The purpose of clinical simulation healthcare is not to mirror reality. The primary objective of the most commonly used simulation is to improve the performance of humans as it relates to caring for patients within the context of healthcare. Too many times we get lost in toiling over the details of trying to re-create a scenario as realistic as possible. This often leads to what I describe as invisible barriers to simulation insofar as design, perceived resource limitations, or operational realities limit the bandwidth that the simulation program is able to accomplish. It’s important to remember that the primary objective is not to simulate, but to educate. (Certain exceptions may apply to research projects, and human factors design elements, or other factors studying mimicking existing process flow etc.)

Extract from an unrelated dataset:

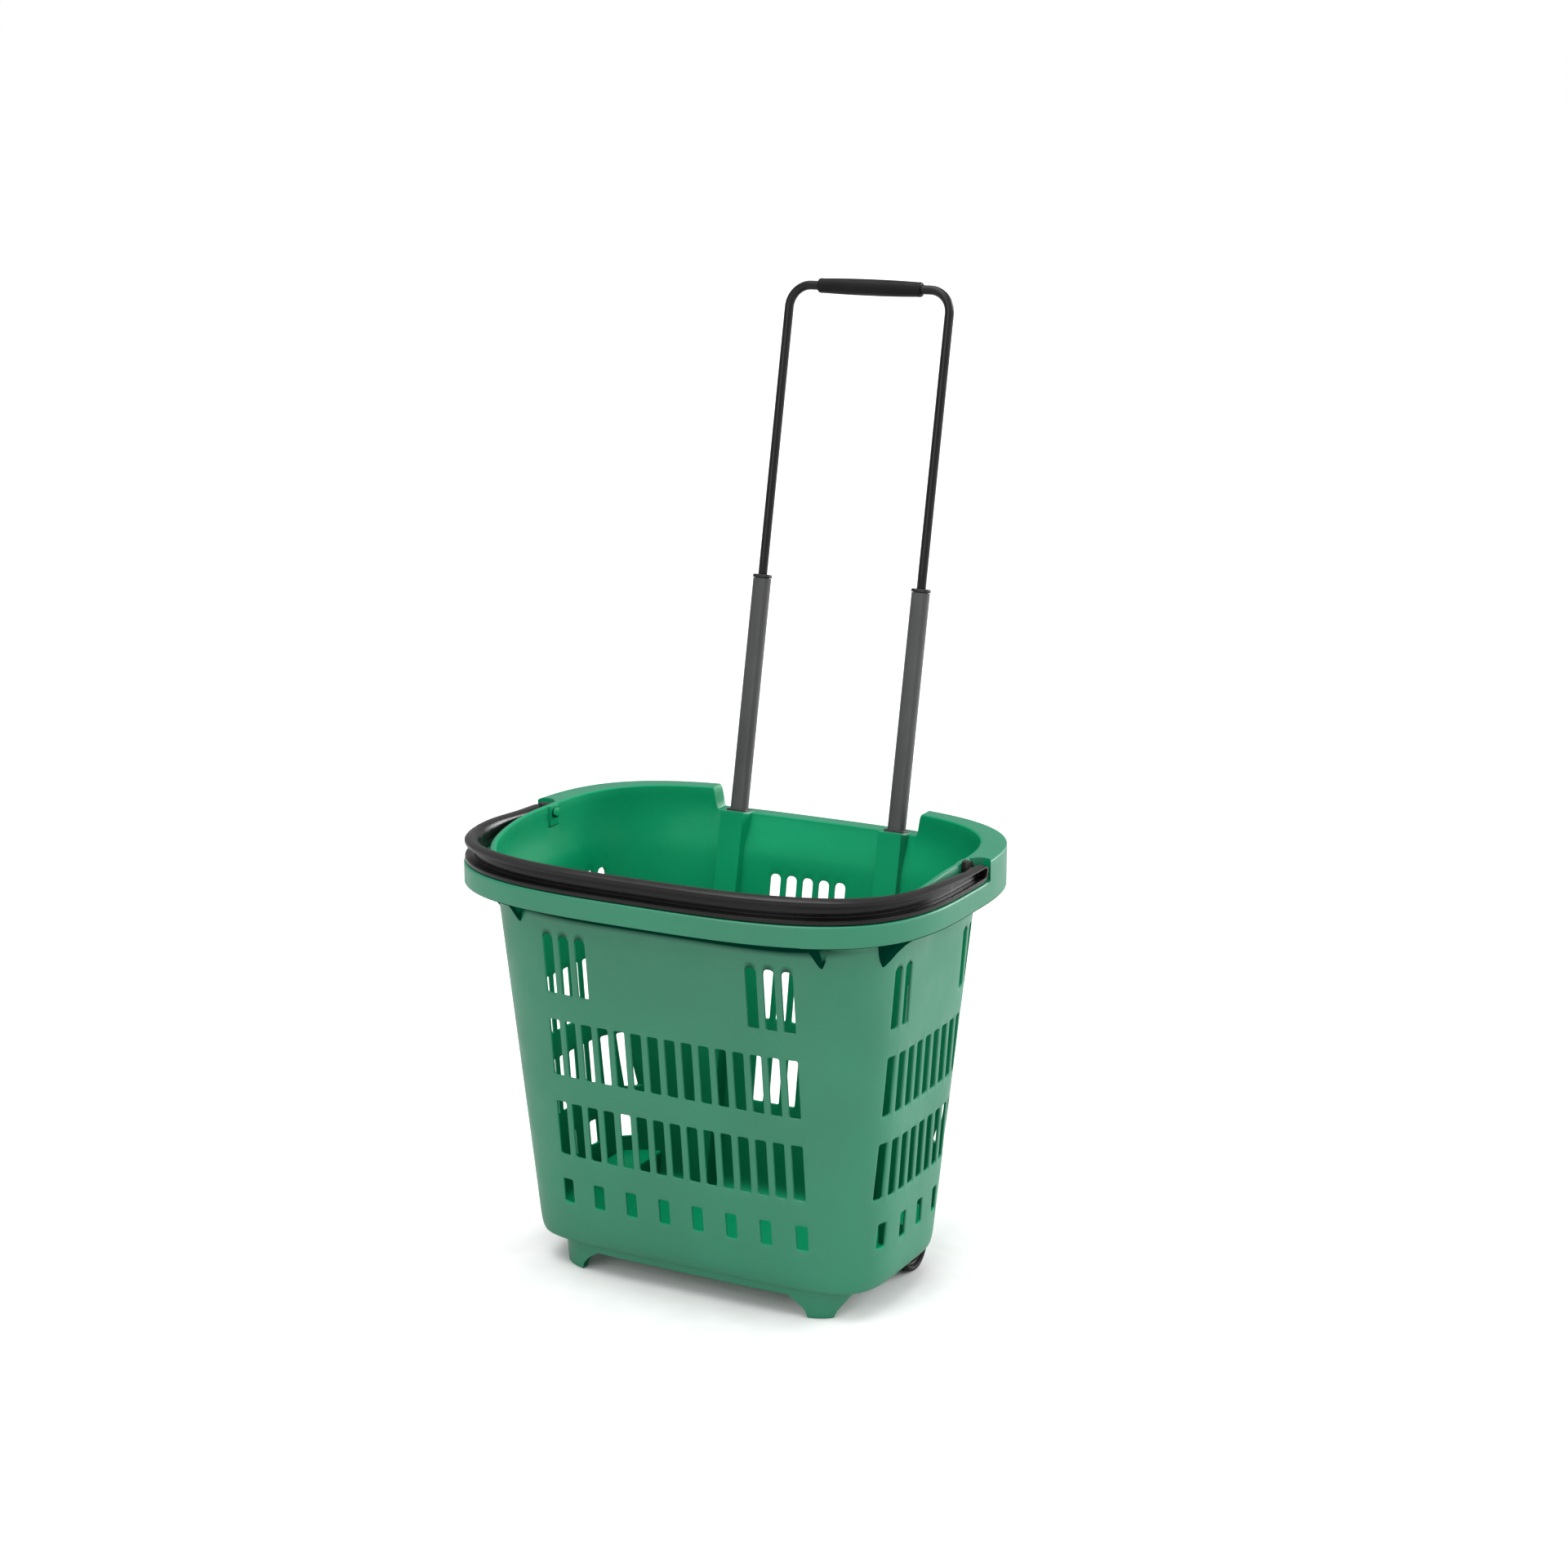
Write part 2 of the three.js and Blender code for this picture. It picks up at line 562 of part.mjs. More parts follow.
put(basket, 'basket_shell', basketShell(), green());
put(basket, 'carry_handle', bail(), black());
put(tow, 'tow_rod', towRod(), black());
put(tow, 'tow_grip', grip(), black());
putOnAxle('wheel_axle', axle(), steel(), 0);
for (const side of SIDES) {
  const label = side < 0 ? 'left' : 'right';
  const putOnTube = (name, body, surface) =>
    put(tow, `${name}_${label}`, body, surface, side * TUBE_X);
  put(basket, `handle_pin_${label}`, handlePin(side), black());
  put(basket, `handle_clip_${label}`, handleClip(side), black());
  putOnTube('mid_tube', midTube(), grey());
  putOnTube('tube_cap', tubeCap(), dark());
  putOnTube('tube_slider', tubeSlider(), dark());
  putOnTube('slider_rivet', sliderRivet(), steel());
  putOnTube('rod_plug', rodPlug(), dark());
  putOnTube('plug_rivet', plugRivet(), steel());
  putOnTube('guide_collar', collar(), dark());
  putOnTube('collar_screw', collarScrew(), steel());
  putOnAxle(`wheel_hub_${label}`, hub(), dark(), side * WHEEL_X);
  putOnAxle(`wheel_tyre_${label}`, tyre(), rubber(), side * WHEEL_X);
  const cap = putOnAxle(`axle_cap_${label}`, axleCap(), dark(), side * 157.4);
  if (side < 0) cap.rotation.z = Math.PI;
  putOnAxle(`wheel_washer_${label}`, washer(), steel(), side * 155.4);
}

export default group;
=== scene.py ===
# Rolling shopping basket with a carry handle and a telescopic tow handle, built round the packed
# frame. Basket coordinates are millimetres: +X right, -Y front, +Z up, floor at z = 0 and the rim
# centred on x = y = 0. place() turns them into the row frame in metres. The tow handle has its own
# coordinates (x, across, along), leaning back from the rear of the rim.
import json
import math
import bpy
import bmesh
import numpy as np
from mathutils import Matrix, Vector


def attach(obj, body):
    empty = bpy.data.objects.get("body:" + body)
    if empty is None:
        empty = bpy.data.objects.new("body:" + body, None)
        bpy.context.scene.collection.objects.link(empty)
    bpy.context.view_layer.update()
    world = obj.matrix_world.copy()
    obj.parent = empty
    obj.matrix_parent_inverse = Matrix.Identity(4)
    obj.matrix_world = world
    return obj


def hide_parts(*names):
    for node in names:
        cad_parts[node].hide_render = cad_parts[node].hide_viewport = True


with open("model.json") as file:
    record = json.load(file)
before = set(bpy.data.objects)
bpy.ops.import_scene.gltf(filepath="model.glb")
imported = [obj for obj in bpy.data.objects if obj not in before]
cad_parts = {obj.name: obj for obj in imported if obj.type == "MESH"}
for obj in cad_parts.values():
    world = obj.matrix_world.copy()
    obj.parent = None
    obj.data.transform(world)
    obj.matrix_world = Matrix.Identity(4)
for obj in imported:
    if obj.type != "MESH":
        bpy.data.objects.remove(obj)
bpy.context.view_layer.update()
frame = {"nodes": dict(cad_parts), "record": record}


# ------------------------------------------------------------------ dimensions (mm)
MM = 0.001
Y_SHIFT = -46.93                                   # rim centre in the row frame
RIM_HALF_X, RIM_HALF_Y, RIM_POWER = 232.5, 176.5, 3.2
SKIRT_Z, LEDGE_Z, SHOULDER_Z, NOTCH_Z = 366.0, 385.6, 404.0, 382.6
LIP_FRONT_Z = 392.5
WALL_TOP_Z = 384.0                                 # the wall's outline stays the same above this
SKIRT_T, WALL_T = 2.8, 2.6
BASE_Z, FLOOR_Z, APRON_Z = 29.0, 32.0, 20.0        # underside, inside floor, base band's lower edge
BEND_Z = 49.0                                      # top of the wall's rounded bottom edge
BEND_R = BEND_Z - BASE_Z
BASE_HALF_X, BASE_FRONT, BASE_BACK, BASE_POWER = 149.0, 86.5, 84.0, 5.5
TILT = math.radians(12.2)                          # backward lean of the tow handle
SIN, COS, TAN = math.sin(TILT), math.cos(TILT), math.tan(TILT)
BACK_LEAN = 0.172
TUBE_X, TUBE_Y = 82.9, 157.5
COLUMN_FRONT, COLUMN_BACK = 14.0, 10.0             # column faces from the tube's axis
BORE_W, BORE_D, BORE_L = 20.6, 15.6, 250.0
TUBE_W, TUBE_D, TUBE_T, TUBE_START, TUBE_END = 17.0, 12.0, 1.3, -34.0, 222.0
SCREW_S = -7                                       # along the tow handle
ROD_R, ROD_BEND_R, GRIP_S, GRIP_LEN = 4.3, 21.0, 498.7, 106.0
PIVOT_Y, PIVOT_Z = 27.0, 396.4                     # carry handle's pivot
PIN_HOLE_R, POCKET_R = 3.3, 10.8
WHEEL_R, WHEEL_X, WHEEL_Y = 25.0, 145.0, 60.0
WELL_HALF_W, WELL_REACH, WELL_TOP = 13.0, 27.0, 54.0
PITCH, SIDE_PITCH = 17.0, 16.6                     # slot spacing, front and back walls; side walls
SLOT_W, SLOT_R = 10.5, 1.8
# row, from the bottom up: slot bottom, slot top, band bottom, band top, radius of upper corners
SLOT_ROWS = {
    3: (70.1, 93.2, 61.5, 101.5, 1.8),
    2: (117.9, 170.3, 109.3, 179.0, 1.8),
    1: (196.2, 250.3, 187.6, 259.0, 1.8),
    0: (275.9, 331.6, 267.4, 341.0, 4.4),
}
BANDS_TOP = SLOT_ROWS[0][3]


def smooth(start, stop, value):
    t = np.clip((np.asarray(value, float) - start) / (stop - start), 0, 1)
    return t * t * (3 - 2 * t)


# ------------------------------------------------------------------ mesh helpers
def tow_to_basket(points):
    x, across, along = np.asarray(points, float).T
    return np.c_[x, TUBE_Y + across * COS + along * SIN, NOTCH_Z - across * SIN + along * COS]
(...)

When we run a simulation we are not trying to convince the participant that it is real (because if they did think it was real they would likely be a little crazy J). What we need to do is create an environment that helps the participant feel as if there is some realistic comparison to the simulation to what they do when they are actually caring for patients. We need to enter into what is frequently referred to as a fictional contract or psychological contract that allows the participants to drop into their role as a normal care provider knowing that the simulation is artificial, but has value to their learning and their future practice.
Many, many decisions go into the design of simulation. Often times the specifics of the learning objectives and outcomes do not receive as much attention in the design phase as some of the other elements to try to create “perfect fidelity”. In doing so we often unnecessarily add to the complexity of the scenario that may increase the setup time, the cleanup time, expose the scenario to the potential of technical failure. Further, we can actually confuse the participant as during the scenario they are constantly trying to assess what they are supposed to be interpreting as “real” versus that which is simulated.
So the next time you’re designing a scenario start with learning objectives, outcome objectives, and then answer the question, “what do I really need to provide to allow the potential participant, or participants” a general feeling of realistic sensation that will allow them to participate in a meaningful way.